The sequence $1\to N\to N\rtimes Aut(N)\to Aut(N)\to 1$ is a terminal object in the category of these sequences. The unique morphism from every seqence to it is induced by the $\kappa_S$ as one easily verifies.
A sequence $1\to N\to G\to A\to 1$ is a sequence with $A\leq Inn(N)$ iff $G=N\cdot C_G(N)$.
QED.
EDIT 3:
I think we're almost there. For every prime $\ell$ the category of finite dimensional $\mathbb{F}_\ell[G]$-modules is preserved by autoequivalences:
A $\mathbb{F}_\ell[G]$-module is the same thing as a split exact sequence $1\to V\to X\leftrightarrows G\to 1$ with $V$ abelian and $\ell$-torsion. A $G$-linear map $V\to W$ is the same thing as a morphism between the two sequences which is the identity on $G$. If one drops the condition of $\ell$-torsion and takes projective limits one similarly describes the categories of finitely generated $\mathbb{Z}_\ell[G]$-modules.

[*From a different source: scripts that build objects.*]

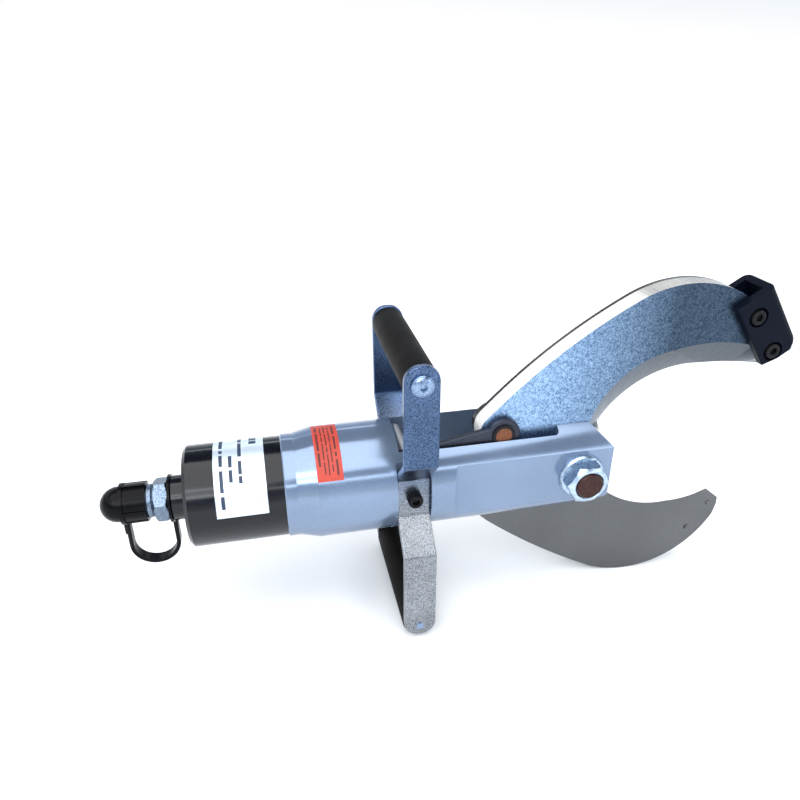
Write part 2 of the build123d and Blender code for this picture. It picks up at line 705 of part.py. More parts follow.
cap_bore = neck_radius - 1.0 + 0.35
cap_outer = cap_bore + cap_wall
rib_count = 8
rib_height = 0.8
with BuildPart() as dust_cap:
    with BuildSketch(Plane.XZ):
        with BuildLine():
            dome_start = (dome_rear, cap_dome_radius)
            Polyline(
                (dome_rear, 0), (nipple_rear - 1.5, 0), (nipple_rear - 1.5, cap_bore), (cap_front, cap_bore),
                (cap_front, cap_outer), (cap_rear, cap_outer), (cap_rear, cap_outer - 1.2),
                (collar_rear, cap_outer - 1.2), (collar_rear, cap_dome_radius), dome_start,
            )
            ThreePointArc(
                dome_start,
                (dome_rear - cap_dome_radius * sin(radians(45)), cap_dome_radius * cos(radians(45))),
                (dome_rear - cap_dome_radius, 0),
            )
            Line((dome_rear - cap_dome_radius, 0), (dome_rear, 0))
        make_face()
    revolve(axis=Axis.X)
    with BuildSketch(along(cap_rear)):
        with PolarLocations(cap_outer, rib_count):
            Rectangle(2 * rib_height, 2.4)
    extrude(amount=cap_length)
    add(tube(nipple_rear - 1.5, cap_front + 1, cap_bore, 0).part, mode=Mode.SUBTRACT)
save(dust_cap, "dust_cap")

# Cap strap: a ring round the coupler's neck, a ring round the cap's collar and a flat loop below
strap_mid = (boss_rear - strap_ring_width / 2, collar_rear + cap_collar / 2)
strap_ring_radius = boss_radius + 1.2
ring_bottom = -boss_radius - 0.6
cap_leg_top = -cap_ring_radius + 0.8
with BuildPart() as cap_strap:
    add(tube(ring_rear + 0.1, boss_rear - 0.1, strap_ring_radius, neck_radius - 2.9).part)
    add(tube(collar_rear + 0.2, cap_rear - 0.2, cap_ring_radius, cap_outer - 1.1).part)
    with BuildSketch(across(-strap_tab_width / 2)):
        with Locations((collar_rear + 0.2, -cap_ring_radius - strap_tab_drop / 2 + 1.5)):
            Rectangle(strap_thickness, strap_tab_drop)
    extrude(amount=-strap_tab_width)
    with BuildSketch(across(-strap_width / 2)):
        with BuildLine():
            loop_x = (strap_mid[0] + strap_mid[1]) / 2
            loop_half = (strap_mid[0] - strap_mid[1]) / 2
            outer = strap_thickness / 2
            half_out = loop_half + outer
            half_in = loop_half - outer
            bend_z = -strap_drop + loop_half
            Line((loop_x - half_out, cap_leg_top), (loop_x - half_out, bend_z))
            ThreePointArc((loop_x - half_out, bend_z), (loop_x, bend_z - half_out),
                          (loop_x + half_out, bend_z))
            Line((loop_x + half_out, bend_z), (loop_x + half_out, ring_bottom))
            Line((loop_x + half_out, ring_bottom), (loop_x + half_in, ring_bottom))
            Line((loop_x + half_in, ring_bottom), (loop_x + half_in, bend_z))
            ThreePointArc((loop_x + half_in, bend_z), (loop_x, bend_z - half_in), (loop_x - half_in, bend_z))
            Line((loop_x - half_in, bend_z), (loop_x - half_in, cap_leg_top))
            Line((loop_x - half_in, cap_leg_top), (loop_x - half_out, cap_leg_top))
        make_face()
    extrude(amount=-strap_width)
save(cap_strap, "cap_strap")

# ---------------------------------------------------------------- pivot bolt, nut and washer
def hex_prism(plane, across_flats, height, face_radius):
    """Hexagon standing on the plane, its corners turned off at 45 degrees down to a round top face."""
    with BuildPart() as prism:
        with BuildSketch(plane):
            RegularPolygon(across_flats / 2, 6, major_radius=False)
        extrude(amount=height)
        with BuildSketch(plane):
            Circle(face_radius + height)
        extrude(amount=height, taper=45, mode=Mode.INTERSECT)
    return prism


washer_y = fork_flat_y + 3.0
bolt_head_plane = Plane(origin=(0, washer_y, 0), x_dir=(1, 0, 0), z_dir=(0, 1, 0))
with BuildPart() as pivot_bolt:
    with BuildSketch(across(washer_y)):
        Circle(pivot_radius)
    extrude(amount=washer_y + fork_flat_y - 1.0)
    with BuildSketch(across(bolt_end_y)):
        Circle(thread_radius)
    extrude(amount=-(-bolt_end_y - fork_flat_y + 1.5))
    add(hex_prism(bolt_head_plane, nut_across_flats, bolt_head_height, hex_face_radius).part)
    end_edge = pivot_bolt.edges().filter_by(GeomType.CIRCLE).sort_by(Axis.Y)[0]
    chamfer(end_edge, 1.0)
save(pivot_bolt, "pivot_bolt")

with BuildPart() as pivot_nut:
    with BuildSketch(across(-fork_flat_y)):
        Circle(nut_flange_radius)
    extrude(amount=nut_flange_height - 1.0)
    add(hex_prism(across(-fork_flat_y), nut_across_flats, nut_flange_height + nut_height,
                  hex_face_radius).part)
    with BuildSketch(across(-fork_flat_y + 1)):
        Circle(thread_radius + seat_gap)
    extrude(amount=nut_flange_height + nut_height + 3, mode=Mode.SUBTRACT)
save(pivot_nut, "pivot_nut")

with BuildPart() as pivot_washer:
    with BuildSketch(across(washer_y)):
        Circle(nut_flange_radius)
        Circle(pivot_radius + seat_gap, mode=Mode.SUBTRACT)
    extrude(amount=washer_y - fork_flat_y)
save(pivot_washer, "pivot_washer")

# ---------------------------------------------------------------- handle plates
end_corner = 11.5
plate_rounding = 0.8
bend_radius = 4.0
bend_run = plate_y - mid_outer_y
outer_bend_z = inner_bend_z + bend_run
for side, label in ((-1, "near"), (1, "far")):
    with BuildPart() as handle_plate:
        with BuildSketch(along(plate_x - plate_width / 2)):
            with BuildLine():
                chamfered = plate_thickness * (sqrt(2) - 1)
                Polyline(
                    (side * mid_outer_y, -inner_bend_z), (side * mid_outer_y, inner_bend_z),
                    (side * plate_y, outer_bend_z), (side * plate_y, plate_top),
                    (side * plate_inner_y, plate_top), (side * plate_inner_y, outer_bend_z + chamfered),
                    (side * recess_y, inner_bend_z + chamfered), (side * recess_y, -inner_bend_z - chamfered),
                    (side * plate_inner_y, -outer_bend_z - chamfered), (side * plate_inner_y, plate_bottom),
                    (side * plate_y, plate_bottom), (side * plate_y, -outer_bend_z), close=True,
                )
            make_face()
        extrude(amount=plate_width)
        bends = handle_plate.edges().filter_by(Axis.X).filter_by(
            lambda e: abs(e.center().Z) < outer_bend_z + plate_thickness)
        fillet(bends, bend_radius)
        end_edges = handle_plate.edges().filter_by(Axis.Y).filter_by(
            lambda e: e.center().Z > plate_top - 1 or e.center().Z < plate_bottom + 1)
        fillet(end_edges, end_corner)
        rims = handle_plate.faces().filter_by(Axis.X).edges()
        fillet(rims, plate_rounding)
        with BuildSketch(across(side * plate_y)):
            with Locations((plate_x, 0)):
                Circle(mount_screw_radius + 0.3)
            with Locations((plate_x, upper_grip_z)):
                Circle(grip_bolt_radius + 0.3)
            with Locations((plate_x, lower_grip_z)):
                Circle(rivet_radius + seat_gap)
        extrude(amount=side * (plate_y - recess_y + 1), mode=Mode.SUBTRACT)
    save(handle_plate, f"{label}_handle_plate")

for z, label, hole in ((upper_grip_z, "upper", grip_bolt_radius), (lower_grip_z, "lower", rivet_radius)):
    with BuildPart() as grip_core:
        with BuildSketch(across(-plate_inner_y)):
            with Locations((plate_x, z)):
                Circle(grip_core_radius)
        extrude(amount=-2 * plate_inner_y)
        for side in (-1, 1):
            with BuildSketch(across(side * plate_inner_y)):
                with Locations((plate_x, z)):
                    Circle(hole + seat_gap)
            extrude(amount=side * 18.0, mode=Mode.SUBTRACT)
    save(grip_core, f"{label}_grip_core")
    with BuildPart() as grip_sleeve:
        with BuildSketch(across(-grip_half)):
            with Locations((plate_x, z)):
                Circle(grip_radius)
                Circle(grip_core_radius, mode=Mode.SUBTRACT)
        extrude(amount=-2 * grip_half)
        rims = grip_sleeve.edges().filter_by(GeomType.CIRCLE).filter_by(
            lambda e: abs(e.radius - grip_radius) < 0.01)
        fillet(rims, 1.0)
    save(grip_sleeve, f"{label}_grip_sleeve")

with BuildPart() as grip_bolts:
    for side in (-1, 1):
        face = across(side * plate_y) if side < 0 else Plane(
            origin=(0, plate_y, 0), x_dir=(1, 0, 0), z_dir=(0, 1, 0))
        z_local = upper_grip_z if side < 0 else -upper_grip_z
        with BuildSketch(face):
            with Locations((plate_x, z_local)):
                Circle(grip_bolt_head_radius)
        extrude(amount=grip_bolt_head_height, taper=12)
        with BuildSketch(face):
            with Locations((plate_x, z_local)):
                Circle(grip_bolt_radius)
        extrude(amount=-plate_thickness - 16.0)
        with BuildSketch(face.offset(grip_bolt_head_height)):
            with Locations((plate_x, z_local)):
                RegularPolygon(2.5, 6, major_radius=False)
        extrude(amount=-2.6, mode=Mode.SUBTRACT)
    domes = grip_bolts.edges().filter_by(GeomType.CIRCLE).filter_by(
        lambda e: abs(abs(e.center().Y) - plate_y - grip_bolt_head_height) < 0.01)
    fillet(domes, 1.6)
save(grip_bolts, "grip_bolts")

with BuildPart() as grip_rivets:
    for side in (-1, 1):
        with BuildSketch(across(side * (plate_y + 0.6))):
            with Locations((plate_x, lower_grip_z)):
                Circle(rivet_radius)
        extrude(amount=side * (plate_thickness + 12.0))
save(grip_rivets, "grip_rivets")

with BuildPart() as mount_screws:
    for side in (-1, 1):
        face = Plane(origin=(plate_x, side * mid_outer_y, 0), x_dir=(1, 0, 0),
                     z_dir=(0, side, 0))
        add(cap_screw(face, 0, 0, mount_screw_radius, plate_thickness + 4.0,
                      mount_head_radius, mount_head_height, 6.0).part)
save(mount_screws, "handle_mount_screws")

# ---------------------------------------------------------------- labels
def wrapped_label(x_range, angles, radius):
    """Thin label wrapped on a cylinder; angles are above the near side's -Y direction."""
    with BuildPart() as label:
        with BuildSketch(along(x_range[0])):
            with BuildLine():
                corners = []
                for r in (radius, radius + label_thickness):
                    row = [Vector(-r * cos(radians(a)), r * sin(radians(a)))
                           for a in (angles[0], (angles[0] + angles[1]) / 2, angles[1])]
                    corners.append(row)
                ThreePointArc(*corners[0])
                ThreePointArc(*corners[1])
                Line(corners[0][0], corners[1][0])
                Line(corners[0][2], corners[1][2])
            make_face()
        extrude(amount=x_range[1] - x_range[0])
    return label


save(wrapped_label(rating_label_x, rating_label_angles, barrel_radius), "rating_label")
save(wrapped_label(warning_label_x, warning_label_angles, body_radius), "warning_label")

print("standing", standing.position, "tilt", round(tilt, 4), "crosshead x", round(crosshead_x, 3))
print("coupler end", round(nipple_rear, 3), "cap front", round(cap_front, 3), "poppet", round(ring_rear, 3))
print("spring", round(piston_front, 3), round(spring_front, 3))
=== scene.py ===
"""Looks of a hydraulic cable cutter head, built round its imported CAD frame.

Shapes are modelled in the tool's own frame, in millimetres from the blade pivot (+X to the jaws,
+Y to the far side, +Z up across the blades), and are put into the standing row frame at the end.
"""

import json
import logging
import math
from collections.abc import Iterable
from dataclasses import dataclass, field
from enum import Enum

import bmesh
import bpy
from mathutils import Matrix, Vector

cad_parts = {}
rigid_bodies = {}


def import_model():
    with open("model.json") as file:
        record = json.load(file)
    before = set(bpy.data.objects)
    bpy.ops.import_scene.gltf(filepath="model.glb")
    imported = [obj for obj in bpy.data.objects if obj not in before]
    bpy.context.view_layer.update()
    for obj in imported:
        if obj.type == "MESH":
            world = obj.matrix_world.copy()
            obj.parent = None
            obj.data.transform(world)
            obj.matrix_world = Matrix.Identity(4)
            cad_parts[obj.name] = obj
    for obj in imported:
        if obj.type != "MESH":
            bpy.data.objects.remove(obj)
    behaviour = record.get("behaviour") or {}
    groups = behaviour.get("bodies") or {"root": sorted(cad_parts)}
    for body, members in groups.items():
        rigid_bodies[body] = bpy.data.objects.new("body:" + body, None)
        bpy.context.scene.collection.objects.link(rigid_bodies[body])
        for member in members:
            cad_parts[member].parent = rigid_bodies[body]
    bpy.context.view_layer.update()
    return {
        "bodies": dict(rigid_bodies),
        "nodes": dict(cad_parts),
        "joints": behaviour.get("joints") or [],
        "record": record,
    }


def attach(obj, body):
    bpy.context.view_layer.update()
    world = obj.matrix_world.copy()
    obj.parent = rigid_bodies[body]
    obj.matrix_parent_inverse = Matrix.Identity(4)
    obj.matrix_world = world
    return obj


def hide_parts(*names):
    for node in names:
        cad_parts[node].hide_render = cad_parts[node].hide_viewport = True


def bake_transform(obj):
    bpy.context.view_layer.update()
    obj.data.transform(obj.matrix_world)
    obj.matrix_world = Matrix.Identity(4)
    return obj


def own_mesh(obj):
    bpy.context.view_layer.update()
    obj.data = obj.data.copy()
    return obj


LOG = logging.getLogger("cutter")
MM = 0.001
Colour = tuple[float, float, float]


class Side(Enum):
    """The two sides of the tool, by the sign of their Y."""

    NEAR = -1
    FAR = 1


# ---------------------------------------------------------------- tool frame
@dataclass
class Span:
    """Lowest and highest corners of a node in the tool frame, in millimetres."""

    low: Vector
    high: Vector

    @classmethod
    def around(cls, points: list[Vector]) -> "Span":
        """The smallest span round some points.

        Args:
            points: The points.

        Returns:
            Their span.
        """
        low = Vector([min(point[i] for point in points) for i in range(3)])
        high = Vector([max(point[i] for point in points) for i in range(3)])
        return cls(low, high)

    @property
    def middle(self) -> Vector:
        """Centre of the span."""
        return (self.low + self.high) / 2

    @property
    def size(self) -> Vector:
        """Extent of the span along each tool axis."""
        return self.high - self.low


@dataclass
class Tool:
    """Places the tool frame in the row frame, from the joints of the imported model."""

    frame: dict
    matrix: Matrix = field(init=False)

    def __post_init__(self) -> None:
        """Read the pivot and the ram's direction."""
        joints = {joint["name"]: joint for joint in self.frame["joints"]}
        along = Vector(joints["rod_slide"]["axis"]).normalized()
        across = Vector((0.0, 1.0, 0.0))
        up = along.cross(across)
        turn = Matrix((along, across, up)).transposed().to_4x4()
        self.matrix = Matrix.Translation(joints["upper_blade_hinge"]["pos_m"]) @ turn @ Matrix.Scale(MM, 4)

    def put(self, x: float, y: float, z: float) -> Vector:
        """Turn tool millimetres into row metres."""
        return self.matrix @ Vector((x, y, z))

    def span(self, node: str) -> Span:
        """Measure a CAD node in the tool frame.

        Args:
            node: Name of the node.

        Returns:
            Its span in millimetres.
        """
        inverse = self.matrix.inverted()
        points = [inverse @ vertex.co for vertex in self.frame["nodes"][node].data.vertices]
        return Span.around(points)


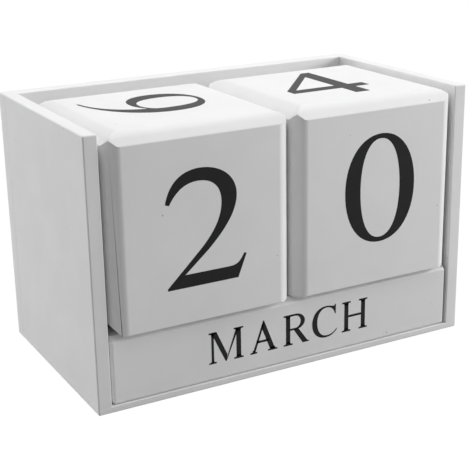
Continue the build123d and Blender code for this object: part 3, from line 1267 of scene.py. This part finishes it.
@dataclass
class Studio:
    """White paper, soft overhead light, and the camera at the photograph's angle."""

    azimuth: float = 28.31         # camera to the left of the object's front, in degrees
    elevation: float = 18.38
    roll: float = -1.09
    distance_mm: float = 343.7
    aim_mm: Vector = field(default_factory=lambda: Vector((-4.44, -7.55, 34.55)))
    lens_mm: float = 88.18
    sensor_mm: float = 36.0
    sky: float = 0.21              # level of the light from all round
    paper_mm: float = 6000.0
    paper_squares: int = 8         # along each edge of the paper's mesh
    lamps: tuple[Lamp, ...] = (
        Lamp("overhead_softbox", (0.0, 0.08, 0.62), size=0.90, watts=3.2),
        Lamp("left_rear_softbox", (-0.62, 0.42, 0.22), size=0.40, watts=1.83),
        Lamp("right_front_softbox", (0.60, -0.30, 0.25), size=0.24, watts=3.1),
    )

    def build(self) -> None:
        """Set up the world, lamps, paper and camera."""
        self._world()
        self._paper()
        for lamp in self.lamps:
            lamp.hang()
        self._camera()

    def _world(self) -> None:
        """Grey light from all round that the camera sees as white."""
        world = bpy.data.worlds.new("studio_air")
        bpy.context.scene.world = world
        world.use_nodes = True
        tree = world.node_tree
        tree.nodes.clear()
        ambient = add_node(tree, "ShaderNodeBackground", inputs={"Color": (1, 1, 1, 1), "Strength": self.sky})
        white = add_node(tree, "ShaderNodeBackground", inputs={"Color": (1, 1, 1, 1), "Strength": 1.0})
        mix = add_node(tree, "ShaderNodeMixShader", inputs={
            0: seen_directly(tree), 1: ambient.outputs[0], 2: white.outputs[0]})
        add_node(tree, "ShaderNodeOutputWorld", inputs={"Surface": mix.outputs[0]})

    def _paper(self) -> None:
        """A wide sheet of paper under the object."""
        half = self.paper_mm / 2 * MM
        sheet = bmesh.new()
        bmesh.ops.create_grid(
            sheet, x_segments=self.paper_squares, y_segments=self.paper_squares, size=half)
        mesh = bpy.data.meshes.new("studio_paper")
        sheet.to_mesh(mesh)
        sheet.free()
        mesh.materials.append(StudioPaper().material())
        paper = stand("studio_paper", mesh)

    def _camera(self) -> None:
        """Place the camera round the aim point."""
        azimuth, elevation, roll = (math.radians(a) for a in (self.azimuth, self.elevation, self.roll))
        towards_camera = Vector((
            -math.sin(azimuth) * math.cos(elevation), -math.cos(azimuth) * math.cos(elevation),
            math.sin(elevation)))
        level_right = UPWARD.cross(towards_camera).normalized()
        level_up = towards_camera.cross(level_right)
        right = math.cos(roll) * level_right + math.sin(roll) * level_up
        upward = -math.sin(roll) * level_right + math.cos(roll) * level_up
        data = bpy.data.cameras.new("photograph_view")
        data.lens, data.sensor_width, data.sensor_fit = self.lens_mm, self.sensor_mm, "AUTO"
        camera = stand("photograph_view", data)
        turn = Matrix((right, upward, towards_camera)).transposed().to_4x4()
        spot = (self.aim_mm + towards_camera * self.distance_mm) * MM
        camera.matrix_world = Matrix.Translation(spot) @ turn
        bpy.context.scene.camera = camera


# ---------------------------------------------------------------- assembly


def loose_pieces() -> tuple[PrintedBlock, ...]:
    """The cubes and month blocks, with what is printed on them.

    Returns:
        The pieces, with the tens first and the rear block last.
    """
    return (
        date_cube("tens_cube", "tens", (
            figure(Face.FRONT, "2", shift_mm=(0.3, -0.9)),
            figure(Face.TOP_SIDEWAYS, "6", shift_mm=(2.0, 2.2)),
            figure(Face.BACK, "1"),
            figure(Face.BASE, "7"),
            figure(Face.LEFT_END, "0"),
            figure(Face.RIGHT_END, "8"),
        )),
        date_cube("units_cube", "units", (
            figure(Face.FRONT, "0", height_mm=31.0, stretch=1.14, shift_mm=(1.2, 1.3)),
            figure(Face.TOP, "4", height_mm=33.0, stretch=1.18, shift_mm=(-2.0, 0.5)),
            figure(Face.BACK, "3"),
            figure(Face.BASE, "1"),
            figure(Face.LEFT_END, "5"),
            figure(Face.RIGHT_END, "2"),
        )),
        month_block("front_month_block", "front_month", {
            Face.FRONT: "MARCH", Face.TOP: "APRIL", Face.BACK_ROLLED: "MAY", Face.BASE: "JUNE"}),
        month_block("middle_month_block", "middle_month", {
            Face.FRONT: "JULY", Face.BACK_ROLLED: "OCTOBER", Face.BASE: "NOVEMBER"}),
        month_block("rear_month_block", "rear_month", {
            Face.FRONT: "DECEMBER", Face.TOP: "JANUARY", Face.BACK_ROLLED: "FEBRUARY",
            Face.BASE: "SEPTEMBER"}),
    )


def main() -> None:
    """Build the calendar's looks in order and report each piece."""
    logging.basicConfig(level=logging.INFO, format="%(message)s")
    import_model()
    bpy.context.scene.view_settings.view_transform = "Standard"
    Studio().build()

    case = Case()
    boards = case.build()
    pieces = boards + case.dress()
    specks, dust = speck_recipe(), Dust().material()
    pieces.append(Specks("case_dust", "case", "case_paint", seed=11).settle(boards, specks, dust))
    printer = Printer(ScreenInk().material(), film_recipe())
    for seed, block in enumerate(loose_pieces(), start=21):
        made = block.build(printer)
        dusting = Specks(f"{block.node}_dust", block.body, block.slot, seed)
        pieces += [*made, dusting.settle(made[:1], specks, dust)]
    for piece in pieces:
        LOG.info("%s: %d faces", piece.name, len(piece.data.polygons))


if __name__ == "__main__":
    main()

We therefore know that all these group rings for $G$ and $\mathcal{F}G$ are morita equivalent.
In fact this shows something stronger: Every autoequivalence $\mathcal{F}:FinGrp\to FinGrp$ induces an equivalence $\mathbb{F}_\ell[G]-mod\to\mathbb{F}_\ell[\mathcal{F}G]-mod$ which preserves the underlying vector spaces (since we already know that $\mathcal{F}$ is equivalent to the identity on abelian groups). The nLab entry on Tannaka duality tells us that this is enough to obtain an isomorphism of the group rings which should be (I haven't checked all the details) natural.
Additionally the trivial representation in each of these categories is preserved: it is the sequence $1\to V\to X\leftrightarrows G\to 1$ with $V\cong C_p$ that has a retract $X\to V$ such that $1\leftarrow V\leftarrow X\leftarrow G\leftarrow 1$ is also exact. Does anyone see how to characterize dual representations and tensor products of representations? In that case we could get the isomorphism for the groups an not just the group rings.